While looking for other things I came across a nice specimen for the Faux Male exhibit. Awhile back rightie writer Harvey C. Mansfield wrote a book called Manliness that I have not read but have read much about. This review of Manliness on the site Intellectual Conservative is worth a comment. It begins:
In the twenty-first century workplace, the neutered male, all-too-often, is the employee most successful at climbing organizational hierarchies. Being a good listener, empowering others, and providing solicitous attention — as opposed to speaking the truth, taking a stand, and defending the meek — are the traits most likely to result in becoming a CEO or CFO. To get ahead, one must avoid confrontation rather than precipitate it. Characteristics like stoicism, independence, and reticence are now construed as signs of not being a team player despite their once being prevalent in the manliest of men. Perhaps a desire to commemorate what once was is what motivated Harvey Mansfield to write his book, Manliness, as the term itself has become a pejorative.
The premise is nonsense. Although there are exceptions to everything, in my experience corporate CEOs are not touchy-feely types. More often they exhibit absolute self-confidence and ruthless, take-no-prisoners aggression. A touch of sociopathy doesn’t hurt. Mansfield is an academic who needs to get out more. The reviewer, Bernard Chapin, possibly has another excuse. Or not. This comes later in Chapin’s review:
Levity aside, the strongest message of Manliness is delivered in these lines:
As opposed to being manly, a defense of manliness requires that a man look a woman in the eye and tell her that she is inferior in certain important respects. Men cannot do that today.
He could not be any more right. The very reason that men are vilified and maligned is due to their refusal to defend themselves.
Obviously, Chapin and Mansfield are sniveling little weenies. Real men don’t have to put down women to “defend themselves.”
Having exposed Mr. Chapin for the unmanly lump of protoplasm that he is, you will not be surprised to find out that Mr. Chapin is an Ann Coulter admirer. Of course. Defending her use of the word faggot — which, inexplicably, he doesn’t spell —
F*ggot is not a term of hate. It’s a word sometimes used to describe gays as well as a bundle of sticks or branches, a type of meatball, and, way back when, it even represented a unit of measurement.
Chapin writes,
Consider Coulter’s statement for a moment.
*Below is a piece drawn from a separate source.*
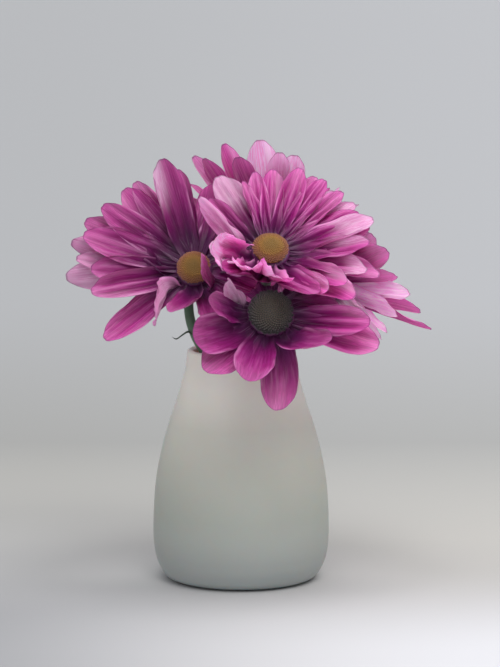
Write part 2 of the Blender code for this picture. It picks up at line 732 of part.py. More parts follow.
def make_bract(name, head, clock, collection):
    """One of the small green scales that clasp the cup behind a head."""
    shape = bmesh.new()
    bmesh.ops.create_cone(
        shape, cap_ends=True, segments=4, radius1=BRACT_BASE, radius2=BRACT_TIP, depth=BRACT_LENGTH,
    )
    bmesh.ops.scale(shape, verts=shape.verts, vec=(1.0, BRACT_FLATNESS, 1.0))
    bmesh.ops.translate(shape, verts=shape.verts, vec=(0.0, 0.0, BRACT_LENGTH / 3))
    lean = Matrix.Rotation(math.radians(BRACT_LEAN), 4, "X")
    out = Matrix.Translation((0.0, *BRACT_SEAT))
    turn = Matrix.Rotation(clock, 4, "Z")
    place = head_matrix(head) @ Matrix.Scale(MM, 4) @ turn @ out @ lean
    bmesh.ops.transform(shape, matrix=place, verts=shape.verts)
    return object_from_bmesh(name, shape, collection)


def make_stem(name, head, collection):
    """A stem with the green cup and bracts that hold its head, fused into one body."""
    line = stem_line(head)
    flare = [STEM_RADIUS * share for share in NECK_FLARE]
    inside_cup = Vector(head["centre"]) + Vector(head["axis"]).normalized() * CUP_PROFILE[2][1]
    radii = [STEM_RADIUS] * (len(line) - len(flare)) + flare + flare[-1:]
    line.append(inside_cup)
    body = make_tube("stem_" + name, line, radii, collection)
    profile = [(0.0, CUP_TOP)] + list(CUP_PROFILE) + [(0.0, CUP_PROFILE[-1][1])]
    cup = applied(turned(name + "_cup", profile, CUP_SEGMENTS, collection, head_matrix(head)), collection)
    clocks = [2 * math.pi * (i + 0.5) / BRACTS for i in range(BRACTS)]
    bracts = [make_bract(f"{name}_bract_{i}", head, clock, collection) for i, clock in enumerate(clocks)]
    leaves = [make_leaflet(name + "_leaflet", line, collection)] if name == LEAFLET_STEM else []
    return combine(body, [cup] + bracts + leaves, "UNION", collection)


def cut_stem_holes(water, collection):
    """Plain holes through the water, a little wider than the stems that stand in them."""
    cutters = []
    for name, head in HEADS.items():
        foot, middle, mouth = stem_line(head)[:3]
        along = (mouth - foot).normalized()
        line = [foot - along * FLOOR_Z, middle, mouth]
        cutters.append(make_tube(name + "_hole", line, [STEM_RADIUS + STEM_HOLE_PLAY] * 3, collection))
    return combine(water, cutters, "DIFFERENCE", collection)


def main():
    clear_scene()
    daisies = make_collection("daisies_in_vase")
    glass = make_material("vase", roughness=0.5)
    clear = make_material("water", roughness=0.05, alpha=0.4)
    pink = make_material("petal", roughness=0.6)
    yellow = make_material("disc", roughness=0.9)
    green = make_material("stem", roughness=0.6)
    finish(make_vase(daisies), glass)
    finish(cut_stem_holes(make_water(daisies), daisies), clear)
    petals = settle_petals()
    for name, head in HEADS.items():
        finish(make_stem(name, head, daisies), green)
        finish(make_rays(name, head, petals[name], daisies), pink, 60.0)
        finish(make_disc(name, head, daisies), yellow, 20.0)


main()
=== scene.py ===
# %% [markdown]
# # Pink daisies in a frosted bottle vase
# Five cut blooms stand in a small frosted vase with water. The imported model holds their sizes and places
# as plain solids. This script keeps those places and gives each part its fine surface: pleated petals,
# packed florets, ribbed stems with bracts, and satin glass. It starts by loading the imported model.

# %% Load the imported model
import math
import random

import bmesh
import bpy
from mathutils import Matrix, Vector, noise
from mathutils.bvhtree import BVHTree


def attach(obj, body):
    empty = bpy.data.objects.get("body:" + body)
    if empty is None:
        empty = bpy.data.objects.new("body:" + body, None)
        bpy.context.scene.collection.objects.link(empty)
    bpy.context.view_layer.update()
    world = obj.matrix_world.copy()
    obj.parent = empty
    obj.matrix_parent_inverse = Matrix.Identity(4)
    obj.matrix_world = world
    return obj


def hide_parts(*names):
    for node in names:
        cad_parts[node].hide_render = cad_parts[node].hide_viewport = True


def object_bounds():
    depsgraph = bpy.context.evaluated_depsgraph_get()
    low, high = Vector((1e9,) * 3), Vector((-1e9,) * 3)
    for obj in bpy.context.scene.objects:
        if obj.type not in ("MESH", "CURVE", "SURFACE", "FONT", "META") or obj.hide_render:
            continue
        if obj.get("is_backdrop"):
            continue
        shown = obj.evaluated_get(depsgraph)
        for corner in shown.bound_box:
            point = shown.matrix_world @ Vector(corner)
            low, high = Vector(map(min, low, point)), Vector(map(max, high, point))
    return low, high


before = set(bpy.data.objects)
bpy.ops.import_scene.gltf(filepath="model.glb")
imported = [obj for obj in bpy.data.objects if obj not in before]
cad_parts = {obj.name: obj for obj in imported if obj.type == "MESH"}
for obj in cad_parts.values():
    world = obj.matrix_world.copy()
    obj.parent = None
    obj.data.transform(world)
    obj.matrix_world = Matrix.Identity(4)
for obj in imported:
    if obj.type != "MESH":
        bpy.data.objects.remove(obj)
cad_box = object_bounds()
MM = 0.001
print("packed nodes:", len(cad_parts))

# %% [markdown]
# ## Camera
# The photograph is taken from a little above, with a long lens, so the vase's sides stay nearly upright.
# The camera stands 1.25 m away and looks down by about 8 degrees. Two small helpers put an object in the
# scene and turn it to what it looks at. The lights use them again.

# %% Camera at the photograph's angle
EYE = Vector((3.4, -1250.0, 266.0)) * MM
AIM = Vector((3.4, 0.0, 93.8)) * MM
SENSOR_WIDTH = 36.0
LENS = 179.1


def into_scene(name, data):
    made = bpy.data.objects.new(name, data)
    bpy.context.scene.collection.objects.link(made)
    return made


def aimed(thing, place, target):
    """Stands a camera or a light at a place and turns it to a target."""
    thing.location = place
    thing.rotation_euler = (target - place).to_track_quat("-Z", "Y").to_euler()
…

Does she really think that Edwards is gay? I seriously doubt it. She was using her enemies’ PC sensitivity as a means to provoke and incite — which is exactly what happened. The quip was an incendiary joke. Coulter is not publicity shy, and, given her background, must have known that furor would follow her heretical observation. Ironically, Howard Dean’s response — “this kind of vile rhetoric is out of bounds” — plays like made-to-order dogma. Like Dean, many leftists would like to send Coulter to places far fouler than rehab. Why is saying a word like f*ggot out of bounds? If a homosexual called Coulter a breeder or a black person called her a cracker, would we judge them “hate-filled and bigoted?” Of course not.
Well, um, I would, if the name-calling were intended to be hateful. (Coulter is neither a breeder nor a cracker as I understand the terms, however.) But the point is that if we measure Mr. Chapin by his own masculinity measure — “speaking the truth, taking a stand, and defending the meek” — you can see that he falls a tad short. What Coulter said was nothing but a juvenile slur. Pretending otherwise is not “speaking the truth.” It’s “pathological denial.”